STATED EXERCISE> Search the records that follow and extract every line containing the string "object".

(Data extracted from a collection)

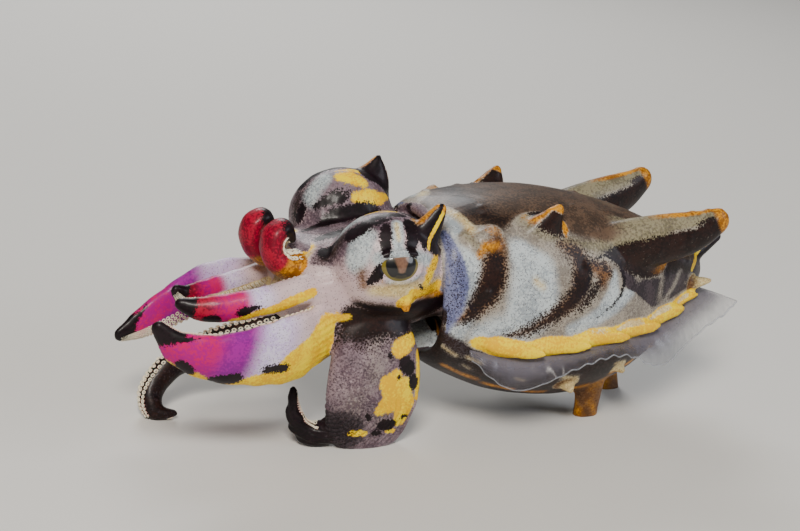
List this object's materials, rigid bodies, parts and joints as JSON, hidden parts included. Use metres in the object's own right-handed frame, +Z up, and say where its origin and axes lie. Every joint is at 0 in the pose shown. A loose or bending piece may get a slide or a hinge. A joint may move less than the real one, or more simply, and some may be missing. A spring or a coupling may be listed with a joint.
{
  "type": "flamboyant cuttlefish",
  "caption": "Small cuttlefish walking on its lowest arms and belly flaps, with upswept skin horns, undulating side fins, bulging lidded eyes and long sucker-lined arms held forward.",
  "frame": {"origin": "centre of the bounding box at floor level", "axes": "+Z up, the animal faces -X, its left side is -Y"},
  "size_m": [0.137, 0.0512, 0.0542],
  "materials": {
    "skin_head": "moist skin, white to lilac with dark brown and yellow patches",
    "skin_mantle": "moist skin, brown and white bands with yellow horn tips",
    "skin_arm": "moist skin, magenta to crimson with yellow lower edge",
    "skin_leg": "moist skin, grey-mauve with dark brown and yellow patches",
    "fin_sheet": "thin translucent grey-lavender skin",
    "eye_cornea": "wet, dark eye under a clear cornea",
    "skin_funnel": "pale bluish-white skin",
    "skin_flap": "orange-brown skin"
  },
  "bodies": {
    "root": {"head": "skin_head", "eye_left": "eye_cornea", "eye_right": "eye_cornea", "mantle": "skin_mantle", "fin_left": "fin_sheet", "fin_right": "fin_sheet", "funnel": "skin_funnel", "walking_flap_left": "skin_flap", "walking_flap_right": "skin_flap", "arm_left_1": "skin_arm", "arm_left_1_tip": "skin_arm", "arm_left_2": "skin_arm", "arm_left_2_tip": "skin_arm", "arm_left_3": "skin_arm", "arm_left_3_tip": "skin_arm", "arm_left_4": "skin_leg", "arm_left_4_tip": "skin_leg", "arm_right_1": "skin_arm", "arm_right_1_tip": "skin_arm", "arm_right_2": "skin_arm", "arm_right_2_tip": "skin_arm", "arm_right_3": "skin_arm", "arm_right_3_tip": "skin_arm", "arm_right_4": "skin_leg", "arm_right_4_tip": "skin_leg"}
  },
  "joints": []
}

==

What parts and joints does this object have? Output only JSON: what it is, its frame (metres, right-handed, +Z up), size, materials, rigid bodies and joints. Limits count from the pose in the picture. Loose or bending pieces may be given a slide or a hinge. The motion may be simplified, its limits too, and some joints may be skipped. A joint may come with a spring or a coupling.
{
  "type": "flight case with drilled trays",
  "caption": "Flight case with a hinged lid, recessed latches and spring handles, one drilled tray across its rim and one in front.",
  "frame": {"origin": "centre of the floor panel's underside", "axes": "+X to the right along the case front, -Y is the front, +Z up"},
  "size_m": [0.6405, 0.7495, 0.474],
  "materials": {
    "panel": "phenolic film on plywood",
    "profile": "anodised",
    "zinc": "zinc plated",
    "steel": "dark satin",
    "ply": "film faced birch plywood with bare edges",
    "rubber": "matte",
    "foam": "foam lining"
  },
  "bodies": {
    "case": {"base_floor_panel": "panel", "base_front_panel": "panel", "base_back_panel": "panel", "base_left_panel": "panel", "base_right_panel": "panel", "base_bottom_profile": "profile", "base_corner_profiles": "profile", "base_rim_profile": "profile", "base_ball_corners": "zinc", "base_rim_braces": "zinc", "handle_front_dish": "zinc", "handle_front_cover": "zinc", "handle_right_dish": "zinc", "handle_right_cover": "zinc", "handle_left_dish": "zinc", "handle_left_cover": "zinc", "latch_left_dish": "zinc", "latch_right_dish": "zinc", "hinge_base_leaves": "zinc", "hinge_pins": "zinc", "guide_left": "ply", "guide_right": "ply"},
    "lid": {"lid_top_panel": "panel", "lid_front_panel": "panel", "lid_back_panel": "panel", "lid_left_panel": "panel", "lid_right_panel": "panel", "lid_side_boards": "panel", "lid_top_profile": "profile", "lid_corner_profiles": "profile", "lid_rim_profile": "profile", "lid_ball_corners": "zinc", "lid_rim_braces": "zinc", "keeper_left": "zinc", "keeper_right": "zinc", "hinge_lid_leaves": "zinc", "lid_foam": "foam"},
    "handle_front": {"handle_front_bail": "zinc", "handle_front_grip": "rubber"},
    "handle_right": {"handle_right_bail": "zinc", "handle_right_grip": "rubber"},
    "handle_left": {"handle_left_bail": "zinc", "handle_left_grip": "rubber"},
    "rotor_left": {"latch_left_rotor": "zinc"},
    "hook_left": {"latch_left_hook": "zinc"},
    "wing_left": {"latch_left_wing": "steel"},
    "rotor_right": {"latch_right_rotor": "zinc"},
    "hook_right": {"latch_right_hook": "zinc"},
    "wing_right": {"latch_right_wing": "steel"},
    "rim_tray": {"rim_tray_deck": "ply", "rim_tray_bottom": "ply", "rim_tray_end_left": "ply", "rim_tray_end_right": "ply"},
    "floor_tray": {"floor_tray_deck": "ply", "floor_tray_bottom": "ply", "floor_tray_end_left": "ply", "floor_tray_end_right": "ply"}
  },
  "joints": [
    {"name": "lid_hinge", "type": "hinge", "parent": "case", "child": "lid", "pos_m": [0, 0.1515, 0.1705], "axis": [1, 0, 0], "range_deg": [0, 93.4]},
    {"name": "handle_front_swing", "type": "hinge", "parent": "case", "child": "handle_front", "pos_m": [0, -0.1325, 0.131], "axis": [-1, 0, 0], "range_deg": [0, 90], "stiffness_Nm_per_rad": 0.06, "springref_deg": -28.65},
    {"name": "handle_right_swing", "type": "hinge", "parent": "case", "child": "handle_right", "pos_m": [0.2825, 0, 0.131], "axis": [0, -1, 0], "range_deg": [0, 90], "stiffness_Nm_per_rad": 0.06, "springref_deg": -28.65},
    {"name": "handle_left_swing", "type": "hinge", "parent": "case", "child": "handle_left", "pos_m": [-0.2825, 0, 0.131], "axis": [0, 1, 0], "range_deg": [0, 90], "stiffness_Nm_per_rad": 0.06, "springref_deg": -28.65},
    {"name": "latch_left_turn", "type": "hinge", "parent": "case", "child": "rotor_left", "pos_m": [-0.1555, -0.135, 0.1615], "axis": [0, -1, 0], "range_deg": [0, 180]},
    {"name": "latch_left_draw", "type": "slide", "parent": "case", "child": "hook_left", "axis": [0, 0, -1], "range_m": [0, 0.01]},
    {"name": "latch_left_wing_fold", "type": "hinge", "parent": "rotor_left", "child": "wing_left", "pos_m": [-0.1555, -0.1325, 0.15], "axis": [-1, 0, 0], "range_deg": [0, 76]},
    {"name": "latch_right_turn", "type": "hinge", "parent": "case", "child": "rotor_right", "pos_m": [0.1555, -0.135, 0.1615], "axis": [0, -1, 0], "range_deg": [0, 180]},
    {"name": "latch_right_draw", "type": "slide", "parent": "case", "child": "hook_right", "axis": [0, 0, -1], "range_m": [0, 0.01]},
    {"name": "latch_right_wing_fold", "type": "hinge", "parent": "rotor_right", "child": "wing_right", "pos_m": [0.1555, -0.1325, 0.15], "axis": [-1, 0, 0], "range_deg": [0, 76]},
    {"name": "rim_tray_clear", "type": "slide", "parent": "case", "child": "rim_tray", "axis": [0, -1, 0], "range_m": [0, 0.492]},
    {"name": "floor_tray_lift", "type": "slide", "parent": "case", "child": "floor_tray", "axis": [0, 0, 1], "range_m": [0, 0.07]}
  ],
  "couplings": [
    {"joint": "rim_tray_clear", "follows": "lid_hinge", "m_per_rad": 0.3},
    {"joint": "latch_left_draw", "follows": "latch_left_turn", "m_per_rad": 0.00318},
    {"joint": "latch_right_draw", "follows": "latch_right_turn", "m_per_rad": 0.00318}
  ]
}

---

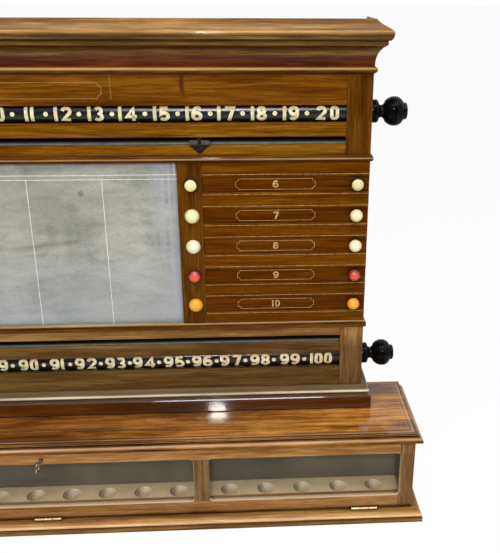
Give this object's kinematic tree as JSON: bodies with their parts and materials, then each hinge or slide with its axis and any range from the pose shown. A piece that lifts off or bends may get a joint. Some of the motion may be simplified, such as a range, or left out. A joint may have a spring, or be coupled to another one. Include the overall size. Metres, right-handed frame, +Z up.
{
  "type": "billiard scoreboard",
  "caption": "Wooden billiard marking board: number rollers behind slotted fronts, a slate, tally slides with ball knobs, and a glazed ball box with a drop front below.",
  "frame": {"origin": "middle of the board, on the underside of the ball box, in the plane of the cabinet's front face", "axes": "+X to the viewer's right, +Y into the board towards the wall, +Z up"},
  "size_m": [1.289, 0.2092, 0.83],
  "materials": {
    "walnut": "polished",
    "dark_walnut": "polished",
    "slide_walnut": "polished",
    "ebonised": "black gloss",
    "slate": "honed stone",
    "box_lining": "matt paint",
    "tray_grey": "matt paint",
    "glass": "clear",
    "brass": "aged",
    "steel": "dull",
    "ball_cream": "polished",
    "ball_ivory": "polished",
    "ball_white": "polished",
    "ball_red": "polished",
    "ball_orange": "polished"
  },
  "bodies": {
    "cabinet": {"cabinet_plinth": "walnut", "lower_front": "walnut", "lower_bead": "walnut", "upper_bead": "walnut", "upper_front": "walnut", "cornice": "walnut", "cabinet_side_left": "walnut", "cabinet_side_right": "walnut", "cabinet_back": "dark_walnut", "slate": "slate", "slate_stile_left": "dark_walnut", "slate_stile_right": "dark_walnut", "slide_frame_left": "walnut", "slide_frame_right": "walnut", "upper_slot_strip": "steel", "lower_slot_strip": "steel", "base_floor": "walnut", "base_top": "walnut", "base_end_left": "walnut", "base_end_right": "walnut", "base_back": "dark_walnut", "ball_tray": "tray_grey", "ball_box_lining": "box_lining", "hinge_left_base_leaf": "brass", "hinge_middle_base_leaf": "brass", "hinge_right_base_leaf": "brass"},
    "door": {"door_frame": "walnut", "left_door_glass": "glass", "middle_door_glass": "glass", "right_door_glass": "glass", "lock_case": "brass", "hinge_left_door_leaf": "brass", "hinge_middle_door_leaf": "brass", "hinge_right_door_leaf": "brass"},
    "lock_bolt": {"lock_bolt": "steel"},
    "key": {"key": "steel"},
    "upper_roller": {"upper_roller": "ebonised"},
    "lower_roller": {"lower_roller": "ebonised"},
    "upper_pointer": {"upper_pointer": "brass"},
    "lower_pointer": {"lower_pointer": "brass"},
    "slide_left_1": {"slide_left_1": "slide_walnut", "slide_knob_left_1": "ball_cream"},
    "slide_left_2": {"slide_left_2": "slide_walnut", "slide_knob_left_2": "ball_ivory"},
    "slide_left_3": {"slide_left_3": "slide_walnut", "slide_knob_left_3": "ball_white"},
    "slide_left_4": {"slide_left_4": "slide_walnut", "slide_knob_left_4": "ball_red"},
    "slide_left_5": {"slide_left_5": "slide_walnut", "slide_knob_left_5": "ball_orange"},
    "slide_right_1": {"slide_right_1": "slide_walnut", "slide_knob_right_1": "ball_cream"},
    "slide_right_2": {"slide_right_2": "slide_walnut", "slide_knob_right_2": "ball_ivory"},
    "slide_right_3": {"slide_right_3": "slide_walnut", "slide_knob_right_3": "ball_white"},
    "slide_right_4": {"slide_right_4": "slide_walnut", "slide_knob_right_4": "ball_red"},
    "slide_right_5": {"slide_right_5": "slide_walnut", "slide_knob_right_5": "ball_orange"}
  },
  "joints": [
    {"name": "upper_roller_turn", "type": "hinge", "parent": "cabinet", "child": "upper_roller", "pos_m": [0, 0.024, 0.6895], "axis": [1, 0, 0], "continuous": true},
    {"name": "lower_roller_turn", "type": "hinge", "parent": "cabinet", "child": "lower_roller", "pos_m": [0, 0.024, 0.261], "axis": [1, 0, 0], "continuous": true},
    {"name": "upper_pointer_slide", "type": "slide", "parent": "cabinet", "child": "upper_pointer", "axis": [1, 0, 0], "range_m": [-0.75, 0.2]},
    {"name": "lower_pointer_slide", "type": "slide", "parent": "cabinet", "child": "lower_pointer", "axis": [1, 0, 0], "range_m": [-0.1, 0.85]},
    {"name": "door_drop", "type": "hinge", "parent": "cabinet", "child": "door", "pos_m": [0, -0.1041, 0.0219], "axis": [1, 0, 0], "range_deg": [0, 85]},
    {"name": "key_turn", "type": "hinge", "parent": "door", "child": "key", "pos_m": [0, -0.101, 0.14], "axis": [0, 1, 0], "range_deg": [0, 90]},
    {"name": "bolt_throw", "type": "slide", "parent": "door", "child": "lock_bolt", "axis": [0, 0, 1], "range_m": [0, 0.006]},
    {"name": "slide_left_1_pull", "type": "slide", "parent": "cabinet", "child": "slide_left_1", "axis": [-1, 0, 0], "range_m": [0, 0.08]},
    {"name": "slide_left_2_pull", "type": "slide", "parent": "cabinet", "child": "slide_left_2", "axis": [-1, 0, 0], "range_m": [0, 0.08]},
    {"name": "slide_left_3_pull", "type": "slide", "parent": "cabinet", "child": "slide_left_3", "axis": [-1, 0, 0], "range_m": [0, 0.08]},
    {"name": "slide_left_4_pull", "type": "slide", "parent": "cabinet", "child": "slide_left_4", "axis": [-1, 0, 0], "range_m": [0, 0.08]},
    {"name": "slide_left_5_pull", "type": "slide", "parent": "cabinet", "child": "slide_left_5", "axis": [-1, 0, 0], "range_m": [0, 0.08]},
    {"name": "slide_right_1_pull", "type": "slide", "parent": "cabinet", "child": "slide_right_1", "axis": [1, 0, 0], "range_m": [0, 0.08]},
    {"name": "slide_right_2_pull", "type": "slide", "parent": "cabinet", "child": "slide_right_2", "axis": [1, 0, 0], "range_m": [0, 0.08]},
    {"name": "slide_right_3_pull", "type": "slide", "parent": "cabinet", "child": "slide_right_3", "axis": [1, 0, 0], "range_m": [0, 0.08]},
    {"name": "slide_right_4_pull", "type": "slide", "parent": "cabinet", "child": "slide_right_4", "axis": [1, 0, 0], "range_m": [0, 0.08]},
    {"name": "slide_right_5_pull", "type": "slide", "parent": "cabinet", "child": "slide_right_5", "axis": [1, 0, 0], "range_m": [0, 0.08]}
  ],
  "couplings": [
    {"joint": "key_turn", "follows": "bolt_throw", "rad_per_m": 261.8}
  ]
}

ANSWER IN FULL>
List this object's materials, rigid bodies, parts and joints as JSON, hidden parts included. Use metres in the object's own right-handed frame, +Z up, and say where its origin and axes lie. Every joint is at 0 in the pose shown. A loose or bending piece may get a slide or a hinge. A joint may move less than the real one, or more simply, and some may be missing. A spring or a coupling may be listed with a joint.
What parts and joints does this object have? Output only JSON: what it is, its frame (metres, right-handed, +Z up), size, materials, rigid bodies and joints. Limits count from the pose in the picture. Loose or bending pieces may be given a slide or a hinge. The motion may be simplified, its limits too, and some joints may be skipped. A joint may come with a spring or a coupling.
Give this object's kinematic tree as JSON: bodies with their parts and materials, then each hinge or slide with its axis and any range from the pose shown. A piece that lifts off or bends may get a joint. Some of the motion may be simplified, such as a range, or left out. A joint may have a spring, or be coupled to another one. Include the overall size. Metres, right-handed frame, +Z up.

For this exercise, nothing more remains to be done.